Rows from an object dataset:
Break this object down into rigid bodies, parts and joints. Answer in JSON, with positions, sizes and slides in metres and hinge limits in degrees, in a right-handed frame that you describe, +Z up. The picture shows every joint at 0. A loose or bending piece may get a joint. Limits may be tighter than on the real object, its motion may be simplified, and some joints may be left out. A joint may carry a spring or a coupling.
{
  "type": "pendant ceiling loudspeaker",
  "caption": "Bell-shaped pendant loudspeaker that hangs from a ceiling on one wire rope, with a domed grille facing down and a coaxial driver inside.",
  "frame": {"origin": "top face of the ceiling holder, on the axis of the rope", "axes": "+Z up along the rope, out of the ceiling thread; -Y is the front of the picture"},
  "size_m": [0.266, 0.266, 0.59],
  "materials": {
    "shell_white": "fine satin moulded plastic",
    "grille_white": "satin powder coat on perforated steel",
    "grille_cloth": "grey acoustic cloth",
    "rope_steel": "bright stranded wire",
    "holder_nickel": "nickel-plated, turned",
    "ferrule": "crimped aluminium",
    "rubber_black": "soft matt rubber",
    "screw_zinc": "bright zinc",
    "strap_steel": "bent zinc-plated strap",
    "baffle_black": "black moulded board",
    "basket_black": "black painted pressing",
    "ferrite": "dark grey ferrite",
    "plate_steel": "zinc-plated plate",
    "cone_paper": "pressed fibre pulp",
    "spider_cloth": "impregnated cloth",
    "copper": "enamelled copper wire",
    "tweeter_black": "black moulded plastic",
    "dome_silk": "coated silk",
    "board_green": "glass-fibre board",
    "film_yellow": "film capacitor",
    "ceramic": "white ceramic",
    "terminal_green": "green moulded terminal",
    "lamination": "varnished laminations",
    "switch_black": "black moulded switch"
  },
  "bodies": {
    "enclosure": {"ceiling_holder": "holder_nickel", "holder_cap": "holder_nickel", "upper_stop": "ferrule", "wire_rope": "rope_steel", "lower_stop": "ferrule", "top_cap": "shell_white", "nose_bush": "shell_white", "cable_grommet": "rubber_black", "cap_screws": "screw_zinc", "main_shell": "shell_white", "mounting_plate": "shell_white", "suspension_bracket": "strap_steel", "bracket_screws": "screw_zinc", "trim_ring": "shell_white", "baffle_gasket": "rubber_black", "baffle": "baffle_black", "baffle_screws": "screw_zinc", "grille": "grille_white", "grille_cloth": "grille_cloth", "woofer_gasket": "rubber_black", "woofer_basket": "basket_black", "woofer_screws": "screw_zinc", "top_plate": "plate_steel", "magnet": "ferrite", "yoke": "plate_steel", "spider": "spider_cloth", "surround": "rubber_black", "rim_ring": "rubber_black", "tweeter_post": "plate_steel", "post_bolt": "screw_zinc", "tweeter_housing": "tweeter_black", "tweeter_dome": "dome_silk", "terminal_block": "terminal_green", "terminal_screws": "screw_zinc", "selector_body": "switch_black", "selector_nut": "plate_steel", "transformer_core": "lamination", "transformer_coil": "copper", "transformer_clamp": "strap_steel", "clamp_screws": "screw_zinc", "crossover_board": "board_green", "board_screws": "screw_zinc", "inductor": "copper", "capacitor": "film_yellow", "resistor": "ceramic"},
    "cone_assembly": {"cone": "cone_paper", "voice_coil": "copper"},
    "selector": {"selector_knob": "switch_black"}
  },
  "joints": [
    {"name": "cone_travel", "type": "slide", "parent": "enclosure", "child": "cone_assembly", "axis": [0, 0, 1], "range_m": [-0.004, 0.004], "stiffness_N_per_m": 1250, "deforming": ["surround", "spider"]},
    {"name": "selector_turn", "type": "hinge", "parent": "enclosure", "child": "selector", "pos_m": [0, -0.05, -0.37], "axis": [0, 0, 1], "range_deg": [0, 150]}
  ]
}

...

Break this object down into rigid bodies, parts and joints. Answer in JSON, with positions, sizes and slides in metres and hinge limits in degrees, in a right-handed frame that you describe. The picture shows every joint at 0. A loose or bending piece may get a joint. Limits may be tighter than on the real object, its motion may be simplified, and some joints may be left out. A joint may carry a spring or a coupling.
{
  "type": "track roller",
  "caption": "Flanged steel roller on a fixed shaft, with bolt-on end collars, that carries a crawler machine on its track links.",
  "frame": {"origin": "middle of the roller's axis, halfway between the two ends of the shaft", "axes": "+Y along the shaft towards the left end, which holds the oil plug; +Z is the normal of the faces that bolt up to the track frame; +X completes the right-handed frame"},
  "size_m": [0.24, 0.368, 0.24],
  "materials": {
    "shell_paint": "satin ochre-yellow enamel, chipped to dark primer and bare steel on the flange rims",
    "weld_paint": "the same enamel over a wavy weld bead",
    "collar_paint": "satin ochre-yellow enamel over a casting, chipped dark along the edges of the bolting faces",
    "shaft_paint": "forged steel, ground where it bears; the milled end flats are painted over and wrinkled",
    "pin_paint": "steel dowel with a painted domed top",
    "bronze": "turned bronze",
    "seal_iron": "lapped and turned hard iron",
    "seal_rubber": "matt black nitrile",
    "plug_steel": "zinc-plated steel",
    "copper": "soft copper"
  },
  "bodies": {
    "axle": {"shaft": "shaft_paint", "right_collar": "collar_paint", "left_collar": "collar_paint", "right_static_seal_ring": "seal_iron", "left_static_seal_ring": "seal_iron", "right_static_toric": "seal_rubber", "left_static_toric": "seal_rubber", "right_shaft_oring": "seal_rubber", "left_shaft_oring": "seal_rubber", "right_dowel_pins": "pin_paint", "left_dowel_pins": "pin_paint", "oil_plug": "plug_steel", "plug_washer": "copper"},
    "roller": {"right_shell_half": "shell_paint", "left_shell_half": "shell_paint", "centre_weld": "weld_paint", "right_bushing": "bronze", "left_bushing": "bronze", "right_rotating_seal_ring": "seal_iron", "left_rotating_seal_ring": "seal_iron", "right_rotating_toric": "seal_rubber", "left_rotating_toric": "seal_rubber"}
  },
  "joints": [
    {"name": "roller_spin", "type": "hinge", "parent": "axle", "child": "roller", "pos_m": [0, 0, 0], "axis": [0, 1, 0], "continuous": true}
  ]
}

== EXERCISE AIM ==
Copy all lines from the material that contain "piece".

== EXERCISE SOLUTION ==
Break this object down into rigid bodies, parts and joints. Answer in JSON, with positions, sizes and slides in metres and hinge limits in degrees, in a right-handed frame that you describe, +Z up. The picture shows every joint at 0. A loose or bending piece may get a joint. Limits may be tighter than on the real object, its motion may be simplified, and some joints may be left out. A joint may carry a spring or a coupling.
Break this object down into rigid bodies, parts and joints. Answer in JSON, with positions, sizes and slides in metres and hinge limits in degrees, in a right-handed frame that you describe. The picture shows every joint at 0. A loose or bending piece may get a joint. Limits may be tighter than on the real object, its motion may be simplified, and some joints may be left out. A joint may carry a spring or a coupling.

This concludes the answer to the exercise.